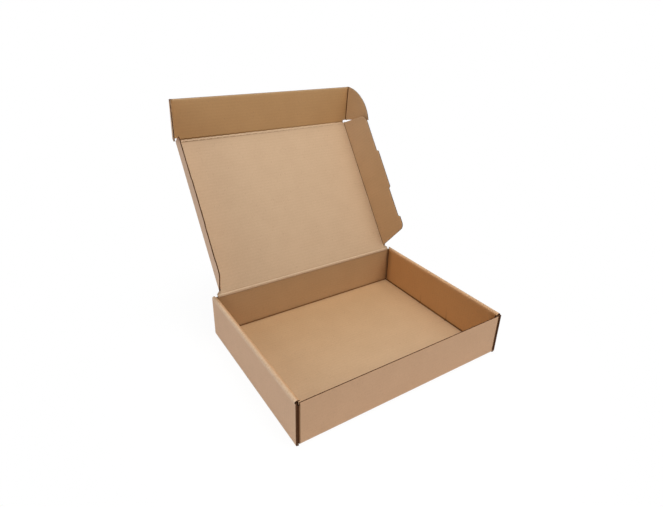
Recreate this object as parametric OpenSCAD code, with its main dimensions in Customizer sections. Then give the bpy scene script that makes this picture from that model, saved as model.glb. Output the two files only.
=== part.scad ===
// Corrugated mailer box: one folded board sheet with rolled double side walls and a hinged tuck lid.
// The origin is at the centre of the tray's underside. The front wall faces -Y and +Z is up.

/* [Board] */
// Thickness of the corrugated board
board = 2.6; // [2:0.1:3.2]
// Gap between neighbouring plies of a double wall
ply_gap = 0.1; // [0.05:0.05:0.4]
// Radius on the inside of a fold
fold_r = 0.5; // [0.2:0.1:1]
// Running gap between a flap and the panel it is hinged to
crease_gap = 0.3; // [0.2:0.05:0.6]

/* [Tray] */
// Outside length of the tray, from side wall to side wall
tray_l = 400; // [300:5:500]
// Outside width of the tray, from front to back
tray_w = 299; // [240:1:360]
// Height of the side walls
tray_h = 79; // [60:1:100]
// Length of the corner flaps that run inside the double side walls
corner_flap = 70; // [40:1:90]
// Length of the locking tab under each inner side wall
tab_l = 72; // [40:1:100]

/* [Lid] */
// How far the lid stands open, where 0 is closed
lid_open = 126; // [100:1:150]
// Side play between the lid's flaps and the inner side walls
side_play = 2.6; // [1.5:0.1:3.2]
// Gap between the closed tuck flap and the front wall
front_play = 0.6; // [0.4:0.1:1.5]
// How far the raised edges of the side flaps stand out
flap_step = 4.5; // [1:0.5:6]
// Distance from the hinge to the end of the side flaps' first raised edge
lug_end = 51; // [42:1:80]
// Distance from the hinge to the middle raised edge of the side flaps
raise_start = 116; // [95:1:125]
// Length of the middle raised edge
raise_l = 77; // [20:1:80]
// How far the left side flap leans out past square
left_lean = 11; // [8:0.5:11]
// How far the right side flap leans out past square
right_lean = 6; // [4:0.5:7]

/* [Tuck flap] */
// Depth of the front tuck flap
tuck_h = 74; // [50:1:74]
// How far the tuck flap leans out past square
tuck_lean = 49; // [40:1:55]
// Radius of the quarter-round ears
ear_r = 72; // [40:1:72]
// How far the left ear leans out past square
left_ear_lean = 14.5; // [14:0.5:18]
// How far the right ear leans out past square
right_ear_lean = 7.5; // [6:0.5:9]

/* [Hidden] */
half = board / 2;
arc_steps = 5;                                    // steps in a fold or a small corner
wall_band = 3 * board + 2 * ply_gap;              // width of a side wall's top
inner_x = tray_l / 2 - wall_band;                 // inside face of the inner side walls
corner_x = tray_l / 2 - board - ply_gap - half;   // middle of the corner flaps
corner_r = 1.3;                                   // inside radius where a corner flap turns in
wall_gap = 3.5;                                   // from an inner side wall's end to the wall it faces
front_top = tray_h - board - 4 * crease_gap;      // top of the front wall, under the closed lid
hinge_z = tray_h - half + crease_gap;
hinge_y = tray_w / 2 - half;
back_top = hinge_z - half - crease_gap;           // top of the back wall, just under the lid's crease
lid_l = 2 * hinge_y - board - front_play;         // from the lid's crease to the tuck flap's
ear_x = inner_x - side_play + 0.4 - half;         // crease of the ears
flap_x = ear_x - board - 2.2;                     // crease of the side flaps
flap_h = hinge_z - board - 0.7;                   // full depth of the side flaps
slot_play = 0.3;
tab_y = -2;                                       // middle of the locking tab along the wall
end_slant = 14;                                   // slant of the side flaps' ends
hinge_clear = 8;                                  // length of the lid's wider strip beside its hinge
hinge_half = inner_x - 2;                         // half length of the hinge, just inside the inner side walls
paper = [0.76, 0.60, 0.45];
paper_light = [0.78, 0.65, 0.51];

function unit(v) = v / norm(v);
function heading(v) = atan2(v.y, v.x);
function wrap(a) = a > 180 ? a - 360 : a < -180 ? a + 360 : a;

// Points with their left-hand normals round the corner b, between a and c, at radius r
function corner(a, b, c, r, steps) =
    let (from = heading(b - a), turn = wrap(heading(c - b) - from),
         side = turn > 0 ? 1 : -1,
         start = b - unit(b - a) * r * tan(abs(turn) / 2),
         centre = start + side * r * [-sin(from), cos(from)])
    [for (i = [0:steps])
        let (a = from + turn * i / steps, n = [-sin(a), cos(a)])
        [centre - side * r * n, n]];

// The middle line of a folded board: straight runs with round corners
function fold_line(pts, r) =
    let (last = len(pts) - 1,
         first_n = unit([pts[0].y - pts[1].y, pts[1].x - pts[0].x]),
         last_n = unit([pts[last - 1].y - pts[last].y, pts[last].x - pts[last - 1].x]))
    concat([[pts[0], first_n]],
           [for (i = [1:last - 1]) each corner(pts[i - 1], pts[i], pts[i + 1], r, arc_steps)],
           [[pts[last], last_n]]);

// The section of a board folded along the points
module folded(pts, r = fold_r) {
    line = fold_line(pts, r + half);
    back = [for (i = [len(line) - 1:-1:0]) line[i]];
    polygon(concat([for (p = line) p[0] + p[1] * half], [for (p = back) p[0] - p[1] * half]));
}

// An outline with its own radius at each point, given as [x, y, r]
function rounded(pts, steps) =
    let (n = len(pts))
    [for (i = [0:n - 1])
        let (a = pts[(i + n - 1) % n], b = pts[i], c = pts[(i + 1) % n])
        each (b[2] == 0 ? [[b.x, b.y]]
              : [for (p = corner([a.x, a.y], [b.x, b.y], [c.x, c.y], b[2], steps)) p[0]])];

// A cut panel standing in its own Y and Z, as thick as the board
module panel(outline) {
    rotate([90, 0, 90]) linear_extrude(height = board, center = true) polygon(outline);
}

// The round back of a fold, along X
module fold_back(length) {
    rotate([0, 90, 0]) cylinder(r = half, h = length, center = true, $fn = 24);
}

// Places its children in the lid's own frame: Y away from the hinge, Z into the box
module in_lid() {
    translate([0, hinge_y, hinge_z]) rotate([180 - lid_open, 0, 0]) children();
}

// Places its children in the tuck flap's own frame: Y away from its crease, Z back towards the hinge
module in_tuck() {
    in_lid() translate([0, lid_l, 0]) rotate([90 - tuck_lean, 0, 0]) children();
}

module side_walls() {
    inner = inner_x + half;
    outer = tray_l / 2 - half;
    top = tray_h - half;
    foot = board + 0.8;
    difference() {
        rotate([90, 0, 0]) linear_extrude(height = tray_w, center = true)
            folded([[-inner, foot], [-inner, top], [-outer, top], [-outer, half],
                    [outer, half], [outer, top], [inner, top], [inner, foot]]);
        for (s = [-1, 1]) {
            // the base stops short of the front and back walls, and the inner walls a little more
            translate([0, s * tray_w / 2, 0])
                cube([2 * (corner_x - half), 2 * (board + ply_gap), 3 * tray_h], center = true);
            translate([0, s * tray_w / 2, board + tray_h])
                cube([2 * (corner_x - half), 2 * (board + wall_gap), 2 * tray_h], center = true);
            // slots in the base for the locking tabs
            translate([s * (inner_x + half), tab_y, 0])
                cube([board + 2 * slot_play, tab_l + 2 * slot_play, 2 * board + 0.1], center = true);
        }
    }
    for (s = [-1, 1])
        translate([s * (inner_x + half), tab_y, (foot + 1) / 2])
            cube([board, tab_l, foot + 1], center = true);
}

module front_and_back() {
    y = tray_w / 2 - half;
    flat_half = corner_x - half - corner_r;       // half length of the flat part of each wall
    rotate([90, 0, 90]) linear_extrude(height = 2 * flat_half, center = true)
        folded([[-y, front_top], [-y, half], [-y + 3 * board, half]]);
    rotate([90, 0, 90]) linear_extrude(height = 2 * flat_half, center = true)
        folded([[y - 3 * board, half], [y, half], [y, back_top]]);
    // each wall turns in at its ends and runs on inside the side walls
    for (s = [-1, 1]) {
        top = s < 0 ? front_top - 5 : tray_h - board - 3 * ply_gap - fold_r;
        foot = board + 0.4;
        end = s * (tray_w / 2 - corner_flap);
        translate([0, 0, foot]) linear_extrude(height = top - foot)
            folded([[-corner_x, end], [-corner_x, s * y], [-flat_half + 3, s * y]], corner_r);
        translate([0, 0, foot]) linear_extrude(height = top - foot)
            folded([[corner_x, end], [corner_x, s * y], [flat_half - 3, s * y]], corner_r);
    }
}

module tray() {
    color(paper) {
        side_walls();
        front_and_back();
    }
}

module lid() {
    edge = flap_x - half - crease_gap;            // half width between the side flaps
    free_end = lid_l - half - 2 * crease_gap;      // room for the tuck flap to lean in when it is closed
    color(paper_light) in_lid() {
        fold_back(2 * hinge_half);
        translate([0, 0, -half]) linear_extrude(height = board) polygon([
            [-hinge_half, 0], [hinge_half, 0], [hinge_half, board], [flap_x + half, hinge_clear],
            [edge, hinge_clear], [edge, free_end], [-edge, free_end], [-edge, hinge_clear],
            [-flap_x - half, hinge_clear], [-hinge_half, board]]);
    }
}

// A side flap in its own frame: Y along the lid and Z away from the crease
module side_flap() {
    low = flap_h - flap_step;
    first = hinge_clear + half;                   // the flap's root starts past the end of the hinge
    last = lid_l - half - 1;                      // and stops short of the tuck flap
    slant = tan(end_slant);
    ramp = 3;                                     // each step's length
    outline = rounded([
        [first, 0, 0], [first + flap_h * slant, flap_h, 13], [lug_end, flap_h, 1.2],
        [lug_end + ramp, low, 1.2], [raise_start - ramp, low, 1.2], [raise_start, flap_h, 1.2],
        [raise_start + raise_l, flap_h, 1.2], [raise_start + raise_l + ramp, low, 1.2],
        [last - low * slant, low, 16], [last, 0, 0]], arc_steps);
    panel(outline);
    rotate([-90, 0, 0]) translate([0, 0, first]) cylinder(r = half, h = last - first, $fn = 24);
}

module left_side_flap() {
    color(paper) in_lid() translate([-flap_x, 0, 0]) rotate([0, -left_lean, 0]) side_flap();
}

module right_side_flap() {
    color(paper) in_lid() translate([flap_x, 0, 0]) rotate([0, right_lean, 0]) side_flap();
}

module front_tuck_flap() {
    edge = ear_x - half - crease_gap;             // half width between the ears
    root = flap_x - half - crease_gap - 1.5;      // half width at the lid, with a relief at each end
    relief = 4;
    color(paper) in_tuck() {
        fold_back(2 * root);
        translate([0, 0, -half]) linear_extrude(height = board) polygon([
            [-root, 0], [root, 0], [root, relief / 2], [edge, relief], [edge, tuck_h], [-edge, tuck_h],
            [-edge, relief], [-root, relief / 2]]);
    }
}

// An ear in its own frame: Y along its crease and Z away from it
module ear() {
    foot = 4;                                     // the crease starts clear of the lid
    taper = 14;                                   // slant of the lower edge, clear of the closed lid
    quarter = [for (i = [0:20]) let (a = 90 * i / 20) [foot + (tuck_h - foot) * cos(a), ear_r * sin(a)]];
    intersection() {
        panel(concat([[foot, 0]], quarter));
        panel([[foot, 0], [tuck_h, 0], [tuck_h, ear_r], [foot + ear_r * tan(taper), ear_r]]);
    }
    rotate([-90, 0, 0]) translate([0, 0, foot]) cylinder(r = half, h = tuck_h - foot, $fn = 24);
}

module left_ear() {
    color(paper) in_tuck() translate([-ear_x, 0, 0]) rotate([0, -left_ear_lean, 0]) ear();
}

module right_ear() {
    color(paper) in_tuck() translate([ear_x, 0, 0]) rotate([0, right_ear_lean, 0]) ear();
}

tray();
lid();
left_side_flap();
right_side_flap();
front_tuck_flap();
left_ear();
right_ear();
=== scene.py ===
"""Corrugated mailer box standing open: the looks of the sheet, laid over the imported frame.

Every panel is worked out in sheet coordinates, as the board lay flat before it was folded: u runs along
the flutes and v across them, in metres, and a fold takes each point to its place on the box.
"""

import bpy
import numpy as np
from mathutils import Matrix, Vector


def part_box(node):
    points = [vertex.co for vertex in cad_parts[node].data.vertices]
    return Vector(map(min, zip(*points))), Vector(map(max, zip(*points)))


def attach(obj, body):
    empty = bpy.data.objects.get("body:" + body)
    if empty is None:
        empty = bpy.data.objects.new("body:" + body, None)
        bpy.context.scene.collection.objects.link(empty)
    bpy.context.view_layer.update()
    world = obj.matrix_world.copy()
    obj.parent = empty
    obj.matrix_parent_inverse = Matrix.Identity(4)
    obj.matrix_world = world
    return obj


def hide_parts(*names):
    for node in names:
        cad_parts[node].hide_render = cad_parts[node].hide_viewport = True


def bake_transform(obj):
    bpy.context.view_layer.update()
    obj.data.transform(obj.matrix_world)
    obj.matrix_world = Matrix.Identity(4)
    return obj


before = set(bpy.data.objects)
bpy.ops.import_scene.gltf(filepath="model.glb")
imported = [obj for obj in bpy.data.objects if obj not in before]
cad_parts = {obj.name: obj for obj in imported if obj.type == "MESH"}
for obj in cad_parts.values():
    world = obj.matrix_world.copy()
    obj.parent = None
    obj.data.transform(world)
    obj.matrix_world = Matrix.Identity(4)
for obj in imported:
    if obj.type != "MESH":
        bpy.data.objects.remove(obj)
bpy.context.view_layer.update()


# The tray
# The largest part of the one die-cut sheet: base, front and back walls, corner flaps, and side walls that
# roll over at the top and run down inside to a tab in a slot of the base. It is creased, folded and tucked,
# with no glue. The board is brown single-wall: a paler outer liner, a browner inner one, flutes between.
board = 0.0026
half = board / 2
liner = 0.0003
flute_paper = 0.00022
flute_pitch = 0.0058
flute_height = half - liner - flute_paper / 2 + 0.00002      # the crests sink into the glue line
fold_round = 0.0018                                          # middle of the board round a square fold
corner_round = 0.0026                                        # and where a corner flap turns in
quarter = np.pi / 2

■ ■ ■

_What the task requires_
Scan the material line by line and report each one that contains "context".

_Correct response_
        bpy.context.scene.collection.objects.link(empty)
    bpy.context.view_layer.update()
    bpy.context.view_layer.update()
bpy.context.view_layer.update()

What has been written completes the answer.